What This Means for Your Digital Life
Stolen credentials become keys to your entire online identity, not just email.
Your compromised Gmail password unlocks more than inbox access. Criminals use these credentials for account takeovers, identity theft, and social engineering attacks. If you’ve reused that password across multiple sites—and let’s be honest, most people do—the damage multiplies exponentially.
The stolen data includes active passwords and recent login logs, making it particularly valuable to cybercriminals. Unlike older breaches with outdated or hashed passwords, this data represents current, working credentials that can be immediately weaponized. Google has responded by emphasizing stronger authentication methods and providing specific guidance for affected users.
How to Protect Yourself Right Now
Three essential steps can secure your account before criminals strike.

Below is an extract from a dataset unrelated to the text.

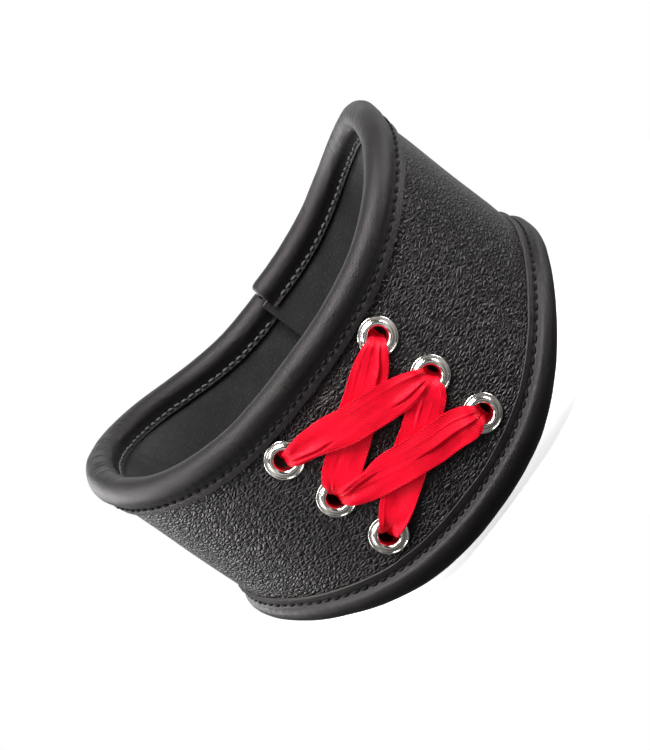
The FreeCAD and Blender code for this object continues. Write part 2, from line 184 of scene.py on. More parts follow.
def wave(x, seed, scale):
    """smooth repeatable wobble of x, about -1 to 1; scale is its longest period, roughly"""
    rng = np.random.default_rng(seed)
    total = 0.0
    for k in range(5):
        rate = x * (TURN / scale) * (0.6 + 0.55 * k + 0.2 * rng.random())
        total = total + math.pow(0.72, k) * np.sin(rate + rng.random() * 6.28)
    return total / 2.2


def wave2(x, y, seed, scale_x, scale_y):
    """the same kind of wobble over a surface"""
    rng = np.random.default_rng(seed)
    total = 0.0
    for k in range(7):
        phase = rng.random() * 6.28
        tilt = (rng.random() - 0.5) * 1.6
        fx, fy = (0.5 + 0.45 * k) / scale_x, (0.5 + 0.45 * k) / scale_y
        turns = x * fx * math.cos(tilt) + y * fy * math.sin(tilt) * 1.4
        total = total + math.pow(0.75, k) * np.sin(TURN * turns + phase)
    return total / 2.6


# ------------------------------------------------------------------ mesh helpers
def add_mesh(name, points, faces, mats, slots=None, uv=None):
    me = bpy.data.meshes.new(name)
    me.from_pydata(np.reshape(points, (-1, 3)).tolist(), [], faces)
    for mat in mats:
        me.materials.append(mat)
    if slots is not None:
        me.polygons.foreach_set("material_index", np.asarray(slots, dtype=np.int32))
    me.polygons.foreach_set("use_smooth", [True] * len(me.polygons))
    if uv is not None:
        layer = me.uv_layers.new(name="flat")
        corners = np.zeros(len(me.loops), dtype=np.int32)
        me.loops.foreach_get("vertex_index", corners)
        layer.data.foreach_set("uv", uv.reshape(-1, 2)[corners].astype(np.float32).ravel())
    me.validate()
    me.update()
    ob = bpy.data.objects.new(name, me)
    bpy.context.scene.collection.objects.link(ob)
    return ob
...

- Visit Have I Been Pwned to check if your email appears in the breach database
- If you’re compromised, change your password immediately and enable Google’s two-step verification—criminals can’t bypass that extra security layer even with your password
- Google also recommends adopting passkeys, which work like digital fingerprints that criminals can’t steal or replicate
These eliminate traditional password vulnerabilities by using your device’s biometric authentication instead of memorized text strings.
Review your account activity through Google’s security checkup tools, watching for unfamiliar logins or suspicious activity. Most importantly, stop reusing passwords across sites.
This breach proves that even careful users aren’t safe when malware targets their devices rather than the services they trust. Your Gmail security is only as strong as your weakest online habit.